EnergiewendeModell für den Energiemarkt 2.0
Im Jahr 2022 wird in Deutschland das letzte Kernkraftwerk stillgelegt. Ferner sollen bis zum Jahr 2030 die Treibhausgasemissionen um 55 Prozent reduziert werden, bis 2050 um mindestens 80 Prozent. Es ist klar, dass die Energiewirtschaft dabei einen wichtigen Part übernehmen wird. Immerhin setzt sie derzeit über 40 Prozent der CO2-Emissionen frei. Nahezu alle Unternehmen stehen in den Startlöchern, um geeignete Maßnahmen zur Realisierung der Energiewende zu ergreifen. Dennoch verzögert sich der Prozess, da noch viele Fragen hinsichtlich der Umsetzung offen sind. Notwendig ist ein klarer, langfristig angelegter Handlungsrahmen, der sich aus einem integrierten Energiekonzept ergibt. Dieser Rahmen ist derzeit nicht vorhanden. Einseitige, industriepolitisch getriebene Subventionen, wie sie teilweise zu beobachten sind, führen nicht zum Ziel. Im Markt müssen sich diejenigen Technologien durchsetzen, die am effizientesten sind, den größten Einspareffekt bringen und das beste Kosten-Nutzen-Verhältnis bieten.
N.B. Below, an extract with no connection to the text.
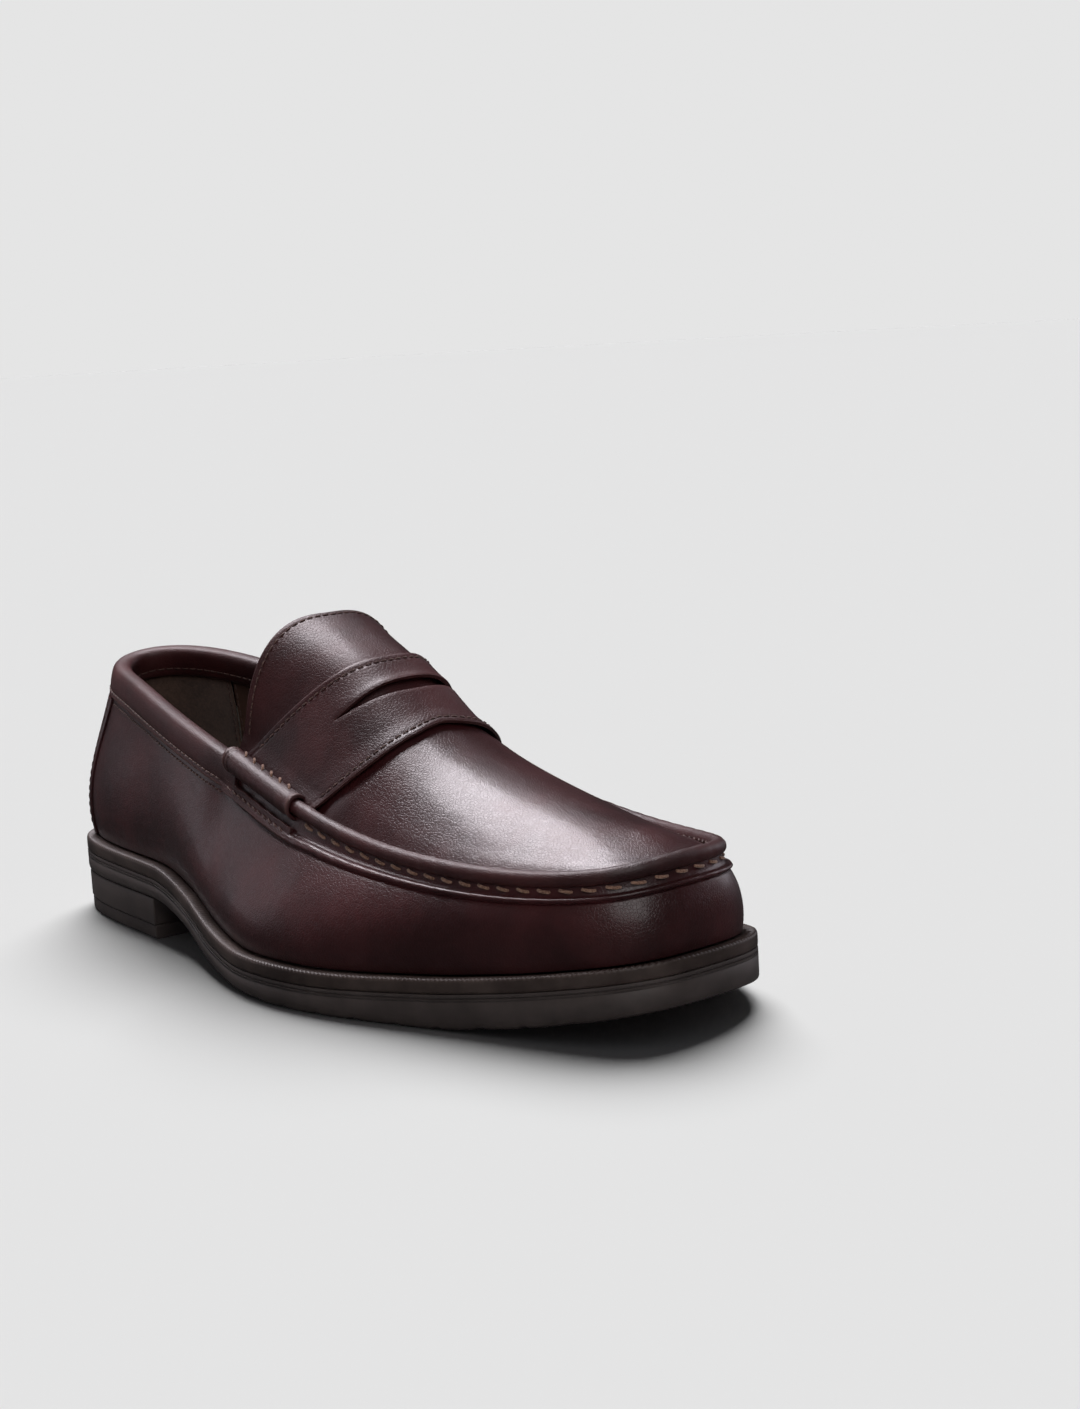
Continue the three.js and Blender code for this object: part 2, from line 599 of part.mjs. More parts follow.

Gleichzeitig benötigen alle Investoren verbindliche Rechtssicherheit für ihr Engagement und die Gewissheit, dass sich ihre Aufwendungen auch wirtschaftlich rechnen.
Ausgewogener Mix
Durch den rechtlich verbindlichen Zeitrahmen für den Ausstieg aus der Kernenergie besteht erstmals die Gelegenheit, offen und konstruktiv über die weitere Ausgestaltung der Energiewirtschaft zu diskutieren, da – anders als in der Vergangenheit – nicht mehr alle Überlegungen von der Einstellung pro oder contra Kernkraft überlagert werden. Wenn es darum geht, den notwendigen Ersatz zu schaffen, kommt dem Ausbau der erneuerbaren Energien die wichtigste Rolle zu. Für die Branche bedeutet das einen radikalen Umbau ihrer Kraftwerke und Anlagen. Schließlich sind nicht nur 22 Prozent Strom aus Kernenergie zu ersetzen, sondern auch deutlich über 50 Prozent, die heute in Kohle- und Gaskraftwerken produziert werden. Langfristig muss ein Volumen von jährlich fast 500 Milliarden Kilowattstunden aus regenerativen Quellen zur Verfügung stehen. Am Ausbau und der Modernisierung des bestehenden Kraftwerkeparks führt daher kein Weg vorbei. Zum einen als leistungsfähiger Ersatz für Altanlagen und Kernkraftwerke, zum anderen als Ausgleich für die nur unregelmäßig einspeisenden Wind- und Solaranlagen.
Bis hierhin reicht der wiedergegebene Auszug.